In a well-written code base the bugs and their causes should be localized. Meaning, the behaviour due to an erroneous code shouldn’t occur somewhere far from the culprit line or lines of code. But it’s not a perfect world and is very easy to write code in C and C++ where the bug is introduced in one place and gets manifested somewhere far away. The initial debugging may show what is wrong in the code but it may take some time to figure out the why. For example in one of the bugs I saw a local variable inside a function getting corrupted even though there was nothing suspicious happening inside the function to indicate it. This was the what part of the bug – a corrupt variable. The journey to find why led me to a static buffer overflow in another function that corrupted the value of the local variable. During debugging I had added a new local variable before the corrupt local variable to count something.

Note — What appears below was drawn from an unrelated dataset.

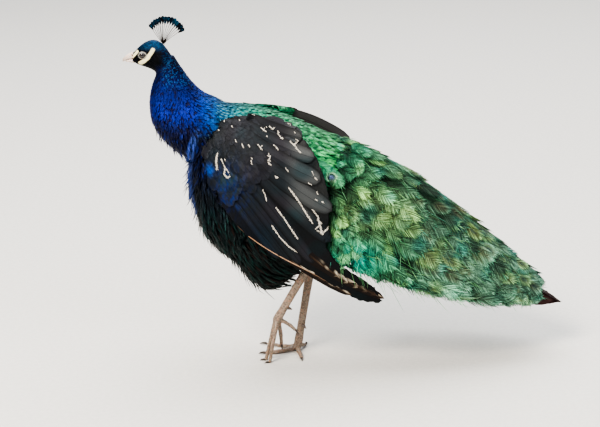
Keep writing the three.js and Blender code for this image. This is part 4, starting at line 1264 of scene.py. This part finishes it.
def long_vanes(name, side, surface, rows_of, material, slot, paint, columns=9, rows=16, **more):
    """Separate long feathers (root, tip, width, lift, sag) that lie on a wing, in mm, on its inner face if inner."""
    sign = dict(SIDES)[side]
    away = -sign if more.get("inner") else sign
    centre, up, half = [], [], []
    s = np.linspace(0, 1, rows)
    for (x0, z0), (x1, z1), width, lift, sag in rows_of:
        nx, nz = -(z1 - z0), x1 - x0
        size = math.hypot(nx, nz)
        bow = sag * 4 * s * (1 - s)
        x = x0 + (x1 - x0) * s + bow * nx / size
        z = z0 + (z1 - z0) * s + bow * nz / size
        if side == "right" and more.get("mapped", True):
            x, z = near_to_far(x, z)
        y = []
        for k in range(rows):
            start = Vector((x[k] * MM, sign * 0.15 + away * 0.15, z[k] * MM))
            hit = surface.tree.ray_cast(start, Vector((0, -away, 0)), 0.28)
            if hit[0] is not None:
                y.append(hit[0].y)
            else:
                y.append(surface.tree.find_nearest(Vector((start.x, y[-1] if y else sign * 0.1, start.z)))[0].y)
        y = np.array(y)
        y = np.convolve(np.pad(y, 2, mode="edge"), np.ones(5) / 5, mode="valid")
        line = np.stack([x * MM, y + away * lift * MM * (0.3 + 0.7 * smooth(s, 0, 0.4)), z * MM], axis=1)
        _, normal = surface.near(line)
        normal = unit(normal * 0.5 + np.array([0, away * 1.0, 0.1]))
        centre.append(line)
        up.append(normal)
        half.append(width * MM / 2 * np.interp(s, *more.get("shape", ([0, 0.15, 0.5, 0.85, 0.95, 1], [0.4, 0.8, 1, 1, 0.75, 0.3]))))
    lot = np.random.default_rng(len(rows_of)).random((len(rows_of), 1, 1))
    tint = lambda p, s, t: paint(p, s, t, lot)
    centre, up, half = np.array(centre), np.array(up), np.array(half)
    vanes(name, centre, up, half, material, slot, tint, wrap_side, columns, cup=0.10, thick=0.5 * MM)
    return centre, up, 2 * half.max(1), lot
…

And that stopped the crash. But this was a hack and not a real solution. The real solution involved finding out why the local variable got corrupt in the first place. Do not try out a bunch of stuff randomly to make the bug go away.

Strategy No. 6. Understand the area of code where the bug is seen.
It may not be necessary always but more often than not it is. Spending some time and effort to understand the area of unfamiliar code where the bug is visible is helpful. This time I had to understand the functionality of the code, the individual functions in the call stack and the assumptions with which they were written. And a few days later there was another bug in the same code area and this time I could solve the bug much faster.

Strategy No. 7. Verify your fix by adding a test case.
I always make it a point to add a test case in the regression suite for the bug I fixed. Sometimes it’s possible to add a simple unit case for the bug and sometimes it may require a big system test case. But a test case in the regression suite will ensure that the same bug will not appear twice.

Strategy No. 8. Write a post-mortem report on the bug.
Or make a blog post out of it. I do it because I want to find out if I could have debugged it more efficiently. And I also like to write if I learned something new.